In our latest paper, we propose a better way of analysing cybercrime.
Crime has been moving online, like everything else, for the past 25 years, and for the past decade or so it’s accounted for more than half of all property crimes in developed countries. Criminologists have tried to apply their traditional tools and methods to measure and understand it, yet even when these research teams include technologists, it always seems that there’s something missing. The people who phish your bank credentials are just not the same people who used to burgle your house. They have different backgrounds, different skills and different organisation.
We believe a missing factor is entrepreneurship. Cyber-crooks are running tech startups, and face the same problems as other tech entrepreneurs. There are preconditions that create the opportunity. There are barriers to entry to be overcome. There are pathways to scaling up, and bottlenecks that inhibit scaling. There are competitive factors, whether competing crooks or motivated defenders. And finally there may be saturation mechanisms that inhibit growth.
One difference with regular entrepreneurship is the lack of finance: a malware gang can’t raise VC to develop a cool new idea, or cash out by means on an IPO. They have to use their profits not just to pay themselves, but also to invest in new products and services. In effect, cybercrooks are trying to run a tech startup with the financial infrastructure of an ice-cream stall.
We have developed this framework from years of experience dealing with many types of cybercrime, and it appears to prove a useful way of analysing new scams, so we can spot those developments which, like ransomware, are capable of growing into a real problem.
Our paper Silicon Den: Cybercrime is Entrepreneurship will appear at WEIS on Monday.
I wrote about this and presented a talk at a conference on this last year.
https://sec.okta.com/articles/2020/08/crimeops-operational-art-cyber-crime
Also have spoken about it frequently on Twitter.
Oddly, starting and running a “business” on an ice cream stall budget WAS the norm until about 30 years ago… Outside funding and investment is simply a means of jump starting a business. That said, modern infrastructure has lower the bar for quickly expanding and lowered the risks of failure. If your servers are shut down and seized now, just get a new credit card and spin up again from the ansible/automation scripts you used the last time and you’re right back in business. You’re not out tens of thousands in hardware costs.

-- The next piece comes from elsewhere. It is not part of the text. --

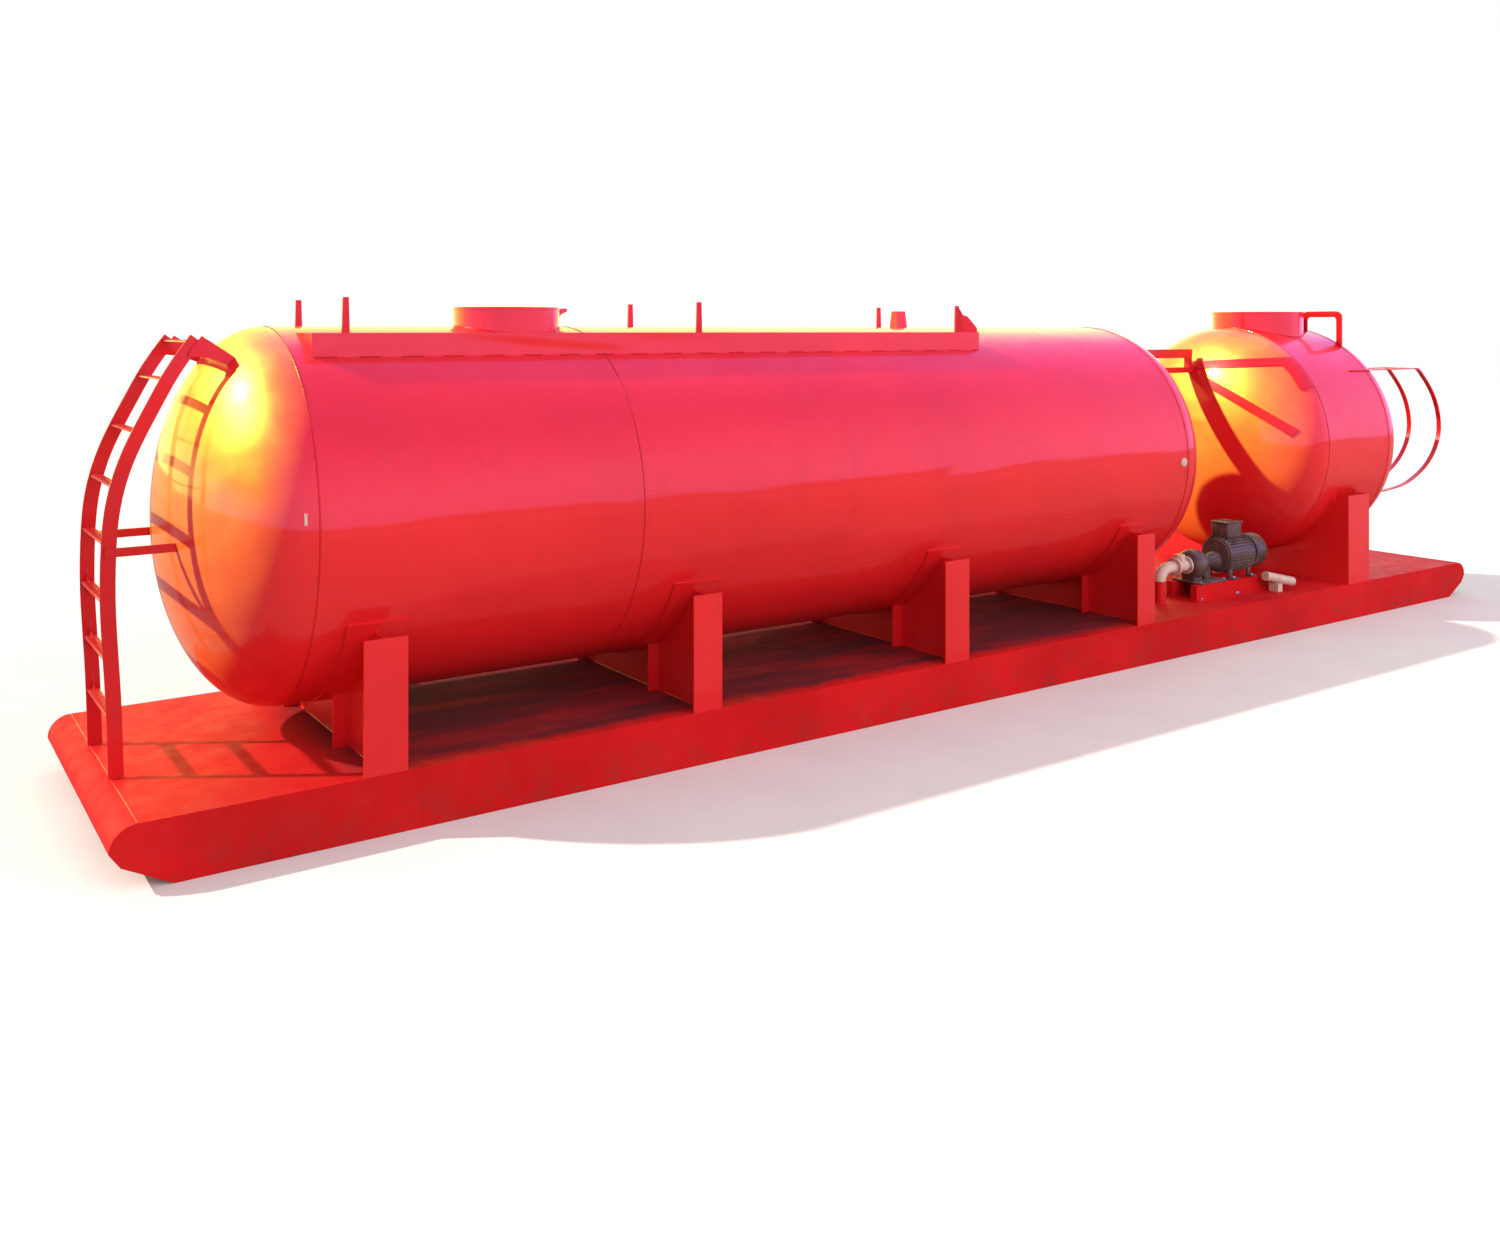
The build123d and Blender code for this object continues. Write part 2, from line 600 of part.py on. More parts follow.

This ease is great for legitimate business… Not so good for those dealing with cyber crime.
And I’m of the opinion that at least SOME cyber crime we’re seeing today does have “VC” funding from nation states using criminal agents to do their dirty work.
The US has such use well documented going back at least to world war II. If the US used that sort of “craft” is there any reason to think other nations don’t do it now?